Незабудки | страница 50
Какой я был дурак и самовлюбленный эгоист.
Ведь я мог вернуться домой несколькими месяцами раньше. И застать маму, по крайней мере, в сознании.
И в самом деле обнять ее и принять напоследок ту нежность, которую она всегда на меня проливала.
Время словно остановилось в этой страшной палате.
За окном сделалось совсем темно.
Пару раз заглядывала сестра и, поджав губы, уходила снова.

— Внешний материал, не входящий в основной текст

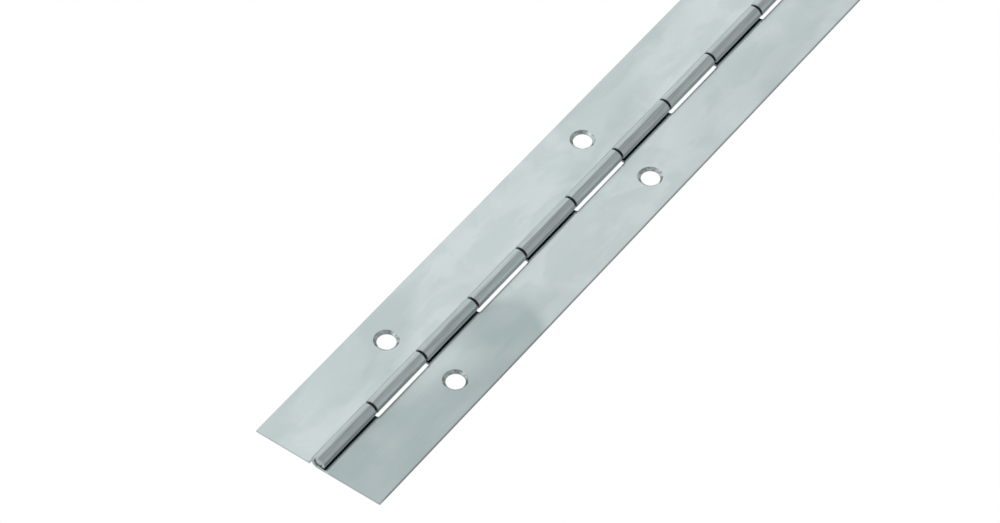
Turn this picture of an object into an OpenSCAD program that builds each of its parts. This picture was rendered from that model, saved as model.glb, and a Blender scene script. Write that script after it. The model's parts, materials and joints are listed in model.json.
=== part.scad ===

Потом вдруг мне показалось, что дыхание мамы стало более прерывистым, а стоны — громче и отчетливее. Ей было плохо, она опять испытывала боль…
Наверное, ей надо было сделать укол.
Я выбежал в коридор — искать сестру или врача.
Кругом светили тусклые лампы. Уныние и смерть гонялись друг за другом в пустом коридоре больницы смертников.
Я обежал все несколько раз, пока неожиданно не наткнулся на врача.
Он был усталый и в золотых очках — правда, я не был уверен, что этот тот же самый, я не успел запомнить лица.
— Стойте! — крикнул я и схватил его белый рукав. — Моей маме плохо, сделайте ей морфий!
— Ваша мать умирает, юноша, — сухо ответил врач. — Морфий ей уже ни к чему.
— Но она стонет! Ей же больно! Сделайте ей морфий!
— Ваша мать умирает, — безразличным голосом повторил доктор и, высвободив рукав, зашагал дальше.
— Нет, стойте! — вдруг срывающимся грубым голосом заорал я. — Вы, собачья свинья! Вы не можете бросить так мою маму! Не… немедленно сделайте ей укол!
Даже не обернувшись на мой крик, врач исчез за поворотом коридора.
И я вдруг понял, что кричать бесполезно.
Все бесполезно.
Абсолютно все.
Мою маму здесь уже списали со счетов.
Недаром ее перевели в отдельную палату. Где ее смерть не окажет морального давления на соседок.
Таких же обреченных, разъедаемых раком, но все-таки еще верящих в собственное бессмертие.
Моя мама умирает.
И единственное, что мне осталось — побыть с нею до момента смерти, как подобает нормальному сыну.
Я вернулся в палату.
Мама свистела и хрипела.
Мне вдруг показалось, что ей неудобно лежать.
Я приподнял ее невесомое тело и попытался взбить повыше подушки.
Судя по всему, маме и это было уже все равно…
Я снова сел рядом с нею.
И взял ее безжизненную руку.
Руку моей мамы.
Моей светлой мамы с лучистыми голубыми глазами.
Из чьего тела медленно уходила жизнь.
И столь же медленно, перетекая сквозь касание наших рук, убегала жизнь из меня.
Пуповина, некогда соединявшая меня с мамой была давно отрезана. Между нами оставалась лишь мистическая, не существующая в природе связь.
Но она, как выяснилось, оказалось столь сильна, что жизнь вытекала из меня одновременно с агонией мамы.